Другой рисованный фильм, "Слоненок" (1967), поставлен по одноименной сказке Киплинга режиссером Е. Гамбургом. Незатейливая история о любознательном слоненке, который, как и все дети, задавая старшим свои бесчисленные "почему", во что бы то ни стало хотел узнать, что ест за обедом крокодил, и поплатился за эту любовь к познанию тем, что его маленький нос превратился в длинный слоновый хобот, развернута на фоне красочно изображенной африканской природы. Фильм декоративно ярок, и эта декоративность подчеркнута особым приемом — эпизоды сменяются так, словно на экране поворачиваются большие листы картона. Во всем этом есть, однако, нечто игрушечное, нарушающее стиль и самую суть сказок Киплинга. Его мир при всей своей сказочной условности — мир "всамделишный" и куда более реальный и страшный в своих отнюдь не вымышленных и не приукрашенных тревогах, поучительных навыках и опасностях.
Роман Давыдов. "Маугли"
С особой и вполне понятной радостью узнали мы в свое время о работе талантливых мастеров мультипликации В. и 3. Брумберг над фильмом "Три толстяка" (1963).
Сказка Ю. Олеши — это целый мир, пронизанный светлым, оптимистическим жизневосприятием. В ней интересно совместились философские раздумья писателя о революции, народе, интеллигенции с романтической историей "ожившей" куклы наследника, с карикатурно-символическими фигурами толстяков, с веселой клоунадой, дворцовой кондитерской и удивительными приключениями продавца воздушных шаров. И, может быть, самая покоряющая черта, самое большое чудо этой сказки в том, что в вымышленном, условном мире сохранены реальные пропорции и соотношения, открывающие пытливому детскому уму большой и уже не вымышленный мир современности.

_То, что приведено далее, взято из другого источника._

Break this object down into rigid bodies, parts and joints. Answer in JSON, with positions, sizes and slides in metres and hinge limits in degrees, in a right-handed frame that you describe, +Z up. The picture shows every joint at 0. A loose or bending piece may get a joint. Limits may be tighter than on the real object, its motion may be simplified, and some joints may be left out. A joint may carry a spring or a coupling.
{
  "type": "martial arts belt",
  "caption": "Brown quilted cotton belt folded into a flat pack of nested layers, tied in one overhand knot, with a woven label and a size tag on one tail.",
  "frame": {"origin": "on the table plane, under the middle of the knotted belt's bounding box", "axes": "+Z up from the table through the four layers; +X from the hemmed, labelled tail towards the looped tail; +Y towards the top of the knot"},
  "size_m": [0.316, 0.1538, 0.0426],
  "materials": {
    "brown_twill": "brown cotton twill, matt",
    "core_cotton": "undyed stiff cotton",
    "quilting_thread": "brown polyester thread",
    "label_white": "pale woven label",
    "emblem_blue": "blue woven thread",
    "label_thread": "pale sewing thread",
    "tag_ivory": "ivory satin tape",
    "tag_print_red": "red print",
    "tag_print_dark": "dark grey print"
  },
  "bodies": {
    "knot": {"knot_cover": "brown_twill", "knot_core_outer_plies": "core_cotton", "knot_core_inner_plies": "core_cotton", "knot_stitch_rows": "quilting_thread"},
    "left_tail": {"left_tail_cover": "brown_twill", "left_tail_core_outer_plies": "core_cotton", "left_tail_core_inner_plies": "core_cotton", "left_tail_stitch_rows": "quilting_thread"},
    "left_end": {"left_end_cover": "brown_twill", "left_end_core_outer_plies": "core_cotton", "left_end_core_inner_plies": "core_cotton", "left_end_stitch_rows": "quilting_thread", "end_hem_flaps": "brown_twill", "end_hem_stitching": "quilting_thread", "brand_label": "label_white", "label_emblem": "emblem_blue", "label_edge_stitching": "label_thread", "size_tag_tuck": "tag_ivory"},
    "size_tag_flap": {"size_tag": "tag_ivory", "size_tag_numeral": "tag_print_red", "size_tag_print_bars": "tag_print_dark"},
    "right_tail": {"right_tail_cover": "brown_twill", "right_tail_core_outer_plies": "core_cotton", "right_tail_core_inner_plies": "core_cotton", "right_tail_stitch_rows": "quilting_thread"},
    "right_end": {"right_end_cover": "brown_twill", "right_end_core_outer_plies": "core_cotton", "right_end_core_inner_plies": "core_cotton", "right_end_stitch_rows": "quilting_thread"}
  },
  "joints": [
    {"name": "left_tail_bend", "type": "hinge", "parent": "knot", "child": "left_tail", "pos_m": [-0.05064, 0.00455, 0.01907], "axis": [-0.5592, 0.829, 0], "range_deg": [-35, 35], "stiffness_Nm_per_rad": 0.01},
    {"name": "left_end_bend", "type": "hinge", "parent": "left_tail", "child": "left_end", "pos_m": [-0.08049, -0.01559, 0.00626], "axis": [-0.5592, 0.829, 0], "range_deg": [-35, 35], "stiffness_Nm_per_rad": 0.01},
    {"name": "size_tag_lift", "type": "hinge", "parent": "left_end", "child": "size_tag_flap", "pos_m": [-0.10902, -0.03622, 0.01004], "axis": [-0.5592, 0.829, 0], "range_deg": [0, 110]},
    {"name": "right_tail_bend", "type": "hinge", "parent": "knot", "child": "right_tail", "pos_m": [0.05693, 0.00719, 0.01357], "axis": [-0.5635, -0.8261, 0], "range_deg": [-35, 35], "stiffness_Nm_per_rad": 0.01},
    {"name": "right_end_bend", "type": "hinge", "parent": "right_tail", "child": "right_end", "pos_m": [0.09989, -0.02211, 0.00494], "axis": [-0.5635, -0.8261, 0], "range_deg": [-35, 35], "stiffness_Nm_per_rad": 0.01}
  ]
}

Кажущаяся линейность, строгая графичность стиля Олеши на самом деле обманчивы. Он умеет насытить свое повествование такими яркими деталями, лаконичными, поразительно меткими метафорическими образами, которые сразу придают условному объемность, колорит и весомость живой плоти. Фонари горят у него ослепительным блеском, как шары, наполненные кипящим молоком, мосты изгибаются, как потягивающиеся кошки. Вся сказка светится и переливается, заполненная этими искрами вспыхивающих метафор.

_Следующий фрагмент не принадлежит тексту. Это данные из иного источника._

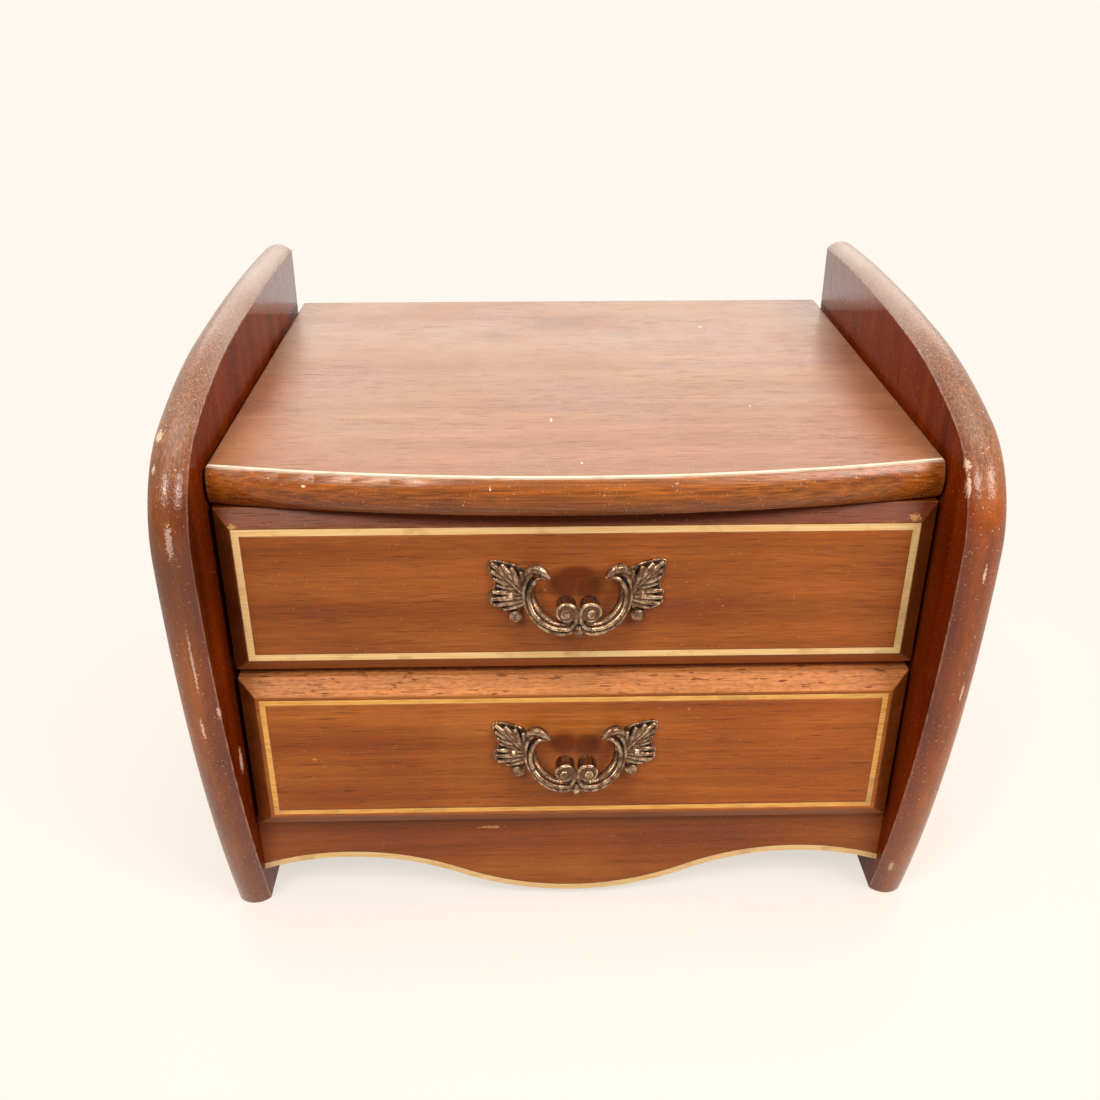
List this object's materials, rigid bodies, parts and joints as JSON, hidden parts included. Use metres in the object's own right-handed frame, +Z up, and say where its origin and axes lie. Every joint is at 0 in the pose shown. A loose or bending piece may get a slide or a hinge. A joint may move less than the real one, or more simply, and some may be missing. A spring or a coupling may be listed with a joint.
{
  "type": "musical jewellery box",
  "caption": "Musical jewellery box with shaped side panels, a hinged bowed lid over a lined tray, drawers with cast scroll pulls, a scalloped apron and a key-wound movement.",
  "frame": {"origin": "on the floor, at the middle of the whole width and depth, the winding key included", "axes": "+X to the right seen from the front, along the width; +Y to the back; +Z up"},
  "size_m": [0.262, 0.2228, 0.2173],
  "materials": {
    "stained_wood": "satin lacquered reddish brown hardwood",
    "lining_wood": "plain sanded wood, thin sealer",
    "light_inlay": "light inlaid stringing under lacquer",
    "gold_line": "gold coloured line under lacquer",
    "antique_brass": "darkened cast brass, worn bright on the high spots",
    "brass": "plain brass",
    "steel": "bright steel",
    "spring_steel": "blued steel",
    "velvet": "short pile velvet",
    "mirror": "silvered glass"
  },
  "bodies": {
    "case": {"side_panel_left": "stained_wood", "side_panel_right": "stained_wood", "back_panel": "stained_wood", "bottom_board": "lining_wood", "divider_board": "lining_wood", "tray_floor": "lining_wood", "tray_front_rail": "stained_wood", "tray_side_left": "lining_wood", "tray_side_right": "lining_wood", "music_partition": "lining_wood", "music_cover": "stained_wood", "cover_cleats": "lining_wood", "cover_screws": "steel", "tray_divider_long": "stained_wood", "tray_divider_cross": "stained_wood", "tray_lining": "velvet", "ring_cushion": "velvet", "apron": "stained_wood", "apron_banding": "light_inlay", "apron_blocks": "lining_wood", "hinge_leaves_case": "brass", "hinge_pins": "steel", "hinge_screws_case": "steel", "music_bedplate": "brass", "spring_drum": "brass", "mainspring": "spring_steel", "music_comb": "steel", "comb_and_bracket_screws": "steel", "governor_bracket": "brass", "movement_screws": "steel"},
    "lid": {"lid_board": "stained_wood", "lid_inlay": "light_inlay", "lid_lining": "velvet", "lid_mirror": "mirror", "hinge_leaves_lid": "brass", "hinge_screws_lid": "steel"},
    "upper_drawer": {"upper_drawer_front": "stained_wood", "upper_drawer_inlay": "light_inlay", "upper_drawer_side_left": "lining_wood", "upper_drawer_side_right": "lining_wood", "upper_drawer_back": "lining_wood", "upper_drawer_bottom": "lining_wood", "upper_drawer_lining": "velvet", "upper_drawer_pull": "antique_brass", "upper_drawer_pull_nails": "antique_brass"},
    "lower_drawer": {"lower_drawer_front": "stained_wood", "lower_drawer_inlay": "gold_line", "lower_drawer_side_left": "lining_wood", "lower_drawer_side_right": "lining_wood", "lower_drawer_back": "lining_wood", "lower_drawer_bottom": "lining_wood", "lower_drawer_lining": "velvet", "lower_drawer_pull": "antique_brass", "lower_drawer_pull_nails": "antique_brass"},
    "winding": {"winding_key": "steel", "winding_arbor": "steel"},
    "music_cylinder": {"music_cylinder": "brass"},
    "governor": {"governor_fan": "steel"},
    "stop_plunger": {"stop_plunger": "steel"}
  },
  "joints": [
    {"name": "lid_hinge", "type": "hinge", "parent": "case", "child": "lid", "pos_m": [0, 0.0936, 0.17485], "axis": [-1, 0, 0], "range_deg": [0, 100]},
    {"name": "upper_drawer_slide", "type": "slide", "parent": "case", "child": "upper_drawer", "axis": [0, -1, 0], "range_m": [0, 0.095]},
    {"name": "lower_drawer_slide", "type": "slide", "parent": "case", "child": "lower_drawer", "axis": [0, -1, 0], "range_m": [0, 0.115]},
    {"name": "cylinder_turn", "type": "hinge", "parent": "case", "child": "music_cylinder", "pos_m": [0.0275, 0.0725, 0.146], "axis": [1, 0, 0], "continuous": true},
    {"name": "key_turn", "type": "hinge", "parent": "case", "child": "winding", "pos_m": [0, 0.096, 0.146], "axis": [0, -1, 0], "continuous": true},
    {"name": "governor_turn", "type": "hinge", "parent": "case", "child": "governor", "pos_m": [0.0396, 0.0725, 0.1534], "axis": [0, 1, 0], "continuous": true},
    {"name": "plunger_rise", "type": "slide", "parent": "case", "child": "stop_plunger", "axis": [0, 0, 1], "range_m": [0, 0.003]}
  ],
  "couplings": [
    {"joint": "key_turn", "follows": "cylinder_turn", "ratio": -0.3125},
    {"joint": "governor_turn", "follows": "cylinder_turn", "ratio": 20},
    {"joint": "plunger_rise", "follows": "lid_hinge", "m_per_rad": 0.001718}
  ]
}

Но авторы фильма не придали значения изобразительной манере писателя, не поняли до конца стилистики Ю. Олеши.
Особенно ясно этот просчет виден в решении одного из узловых эпизодов, рассказывающего о событиях на площади Звезды. Сцена эта по богатству красок, напряженному ритму и совершенству композиции напоминает маленькую драматическую поэму, поражает точностью изобразительного мастерства. В ней все построено на волнующем ощущении пространства. Внизу, рассыпаясь разноцветными горстями, бегут люди, и кажется, что площадь вращается, как карусель. Вверху под огромным стеклянным куполом ослепительно сверкает "самый большой в мире" фонарь, охваченный железным кольцом и потому напоминающий планету Сатурн. Внизу, словно головки аптекарских пузырьков, торчат поверх экипажей цилиндры кучеров. Вверху — Тибул, стремительно двигающийся по колеблющейся проволоке. Внизу — многоголосая переговаривающаяся толпа — народ, напряженно следящий за каждым движением Тибула и сочувствующий ему, скачущие отовсюду гвардейцы, суетящийся офицер, приготовившийся стрелять и неожиданно сраженный своим же подчиненным. Вверху — Тибул, внезапно потушивший фонарь и скрывшийся на крыше купола. Внизу — "страшно темно и страшно тихо, как в сундуке". И, наконец, как победная кода этого стремительно, симфонически развивающегося контрапункта — две далеких звезды в черном квадрате ночного неба.